A few words of sympathy astonish them. A young female foundling, whom want had caused to take to bad ways, was admitted into the “Bon Pasteur” institution: the fulness of her joy made her shed tears abundantly, because it was the first time, she said, that any one had spoken kindly to her. The horror of this condition has many a time been the cause of mental aberration and suicide.[12] The consciousness of their degraded condition has been apparent even in the queens of fashion who have become famous in backstairs society. Théroigne de Méricourt one day recognised, in Paris, the gentleman who had deceived her; she darted so vindictive a look at him that he perceived how dangerous his position was becoming, at a time when the lower orders were exercising such an implacable justice against crimes unpunished till then, and he dared to ask forgiveness of her. “My forgiveness!” she replied, “and with what price could you pay for it? My innocence betrayed, my honour lost, that of my family sullied, my brothers and sisters pursued in their native place by the sarcasms of their neighbours; my father’s curse; my exile from my native land; my enrolment in the infamous caste of courtesans; the blood with which I stain and shall stain my hands; my memory execrated among men; that immortality of virtue which you have taught me to doubt—this is what you wish to redeem! Let us see: do you know a price on earth able to pay me for all that?”[13] Théroigne not believing that the guilty man’s blood was too precious or too pure to wipe out her shame, allowed, or caused, him to perish in the September massacres.[14]
At periods of religious revival especially, the courtesan has a consciousness of her debasement. Under the influence of gospel enlightenment the most abandoned women were reformed to the length of hastening to martyrdom, in order to wipe out the stains of their life in this baptism of blood. When the age of persecution was past, the church tried to reinstate fallen women; councils granted a dispensation from canonical penance to those who gave up their evil ways, and granted forgiveness of their sins to the men who should marry them.[15] Different societies were formed with the design of raising a dower for them. The middle age opened numerous asylums to them: St. Louis had a large refuge built for them, and gave them the name of “Filles-Dieu.”—“And caused,” says Joinville, “a great number of women to be put in a refuge, who from poverty were made to sin by the luxurious, and gave them 400 livres annually to live upon.” This dotation (endowment), enormous for the age, was higher than that of the “Quinze-Vingts,” which received only 300 livres.[16][17] Louis IX. also helped them with his advice, or founded with his money several similar institutions, as places affiliated to the “Filles-Dieu.” “The King,” says Joinville further, “caused houses of nuns to be instituted in several places of his kingdom, and gave them incomes to live upon, and recommended that they should be admitted into them who were willing to resolve (fere contenance) to live in chastity.”

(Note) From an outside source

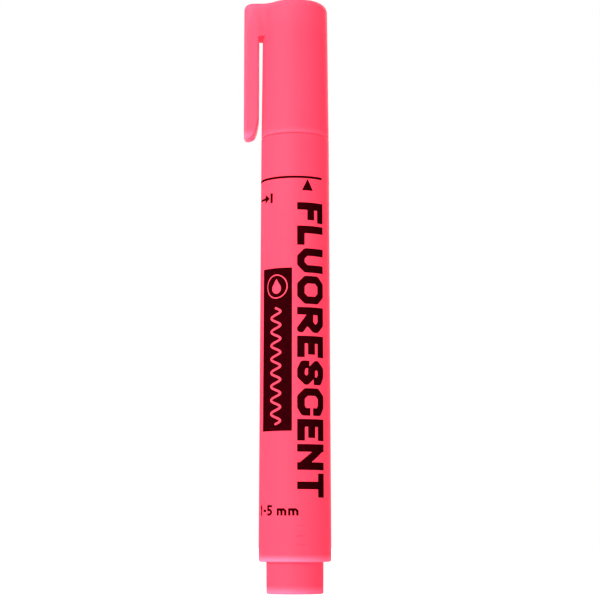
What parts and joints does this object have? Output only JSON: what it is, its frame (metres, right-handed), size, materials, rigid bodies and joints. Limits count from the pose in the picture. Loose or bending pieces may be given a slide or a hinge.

The Duke of Orleans, afterwards Louis XII., collected in a part of his “hotel” two hundred penitent girls, whom destitution and licentiousness had perverted during war; but France was then so ruined, and existence was so rough for modest women, that several of them became prostitutes with the design of getting admission. The Corporation of Paris also supplied penitent women with money-aids, which are found entered thus in a bill of the 16th century:—“To poor penitent girls, six livres parisis for charity and alms, to get bread, of which they stand in great need.”

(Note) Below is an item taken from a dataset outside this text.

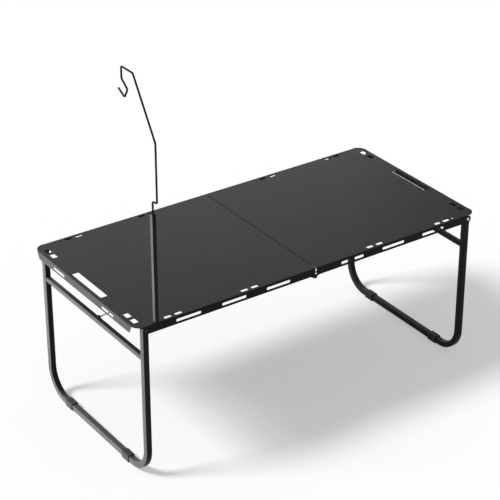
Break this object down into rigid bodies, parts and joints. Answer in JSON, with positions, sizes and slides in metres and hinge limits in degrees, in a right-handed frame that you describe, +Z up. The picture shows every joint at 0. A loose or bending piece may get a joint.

Louis XIV. founded the Madeleine asylum; he granted his patronage to that of the Bon Pasteur, which a widow founded, and to Sainte Pélagie, the work of Madame de Miramion. Paris built, in the 18th century, four more establishments of this kind, under the titles of the Saviour, St. Valerius, St. Theodore, and St. Michael. These refuges, so richly endowed by royal or private munificence, had numerous subsidiary institutions in the provinces; the letters-patent of our Kings, even the bulls of the Popes, gave authority for making them permanent.
Other societies reinstated fallen women by affiancing them to Christ.
After the revolution had destroyed these rich and numerous places of refuge, the Consulate re-established the house of St. Michael; the City of Paris and the Ministry for charitable institutions also founded that of the Bon Pasteur in 1821; but the inadequacy of the sums placed at their disposal did not admit of these institutions fulfilling their original purpose. There was the same poverty of resources in all France. This state of things seemed deplorable, whether it be regarded in reference to the wealth of the spoliated refuges, or be compared with the stability and the opulence of those other social institutions that are called toleration-houses, and to the sums absorbed in the interest of profligacy upon the pretext of public health and security. An effect of our moral impoverishment, and of certain economical doctrines which have gone to the extent of making the refuges guilty of the progress of prostitution, may be seen in that. Without doubt, there is immorality in the efforts made to take away from vice the consequences which nature has attached to it; but this consideration can only be applied to individuals who choose it voluntarily. In going back to the causes of the downfall of the greater number of women, we can but bless the hand which tries to raise them up, though tardily. Every measure which relates to them is, however, but a powerless palliative of an evil which must be attacked in its causes, by putting down the profligacy of the man.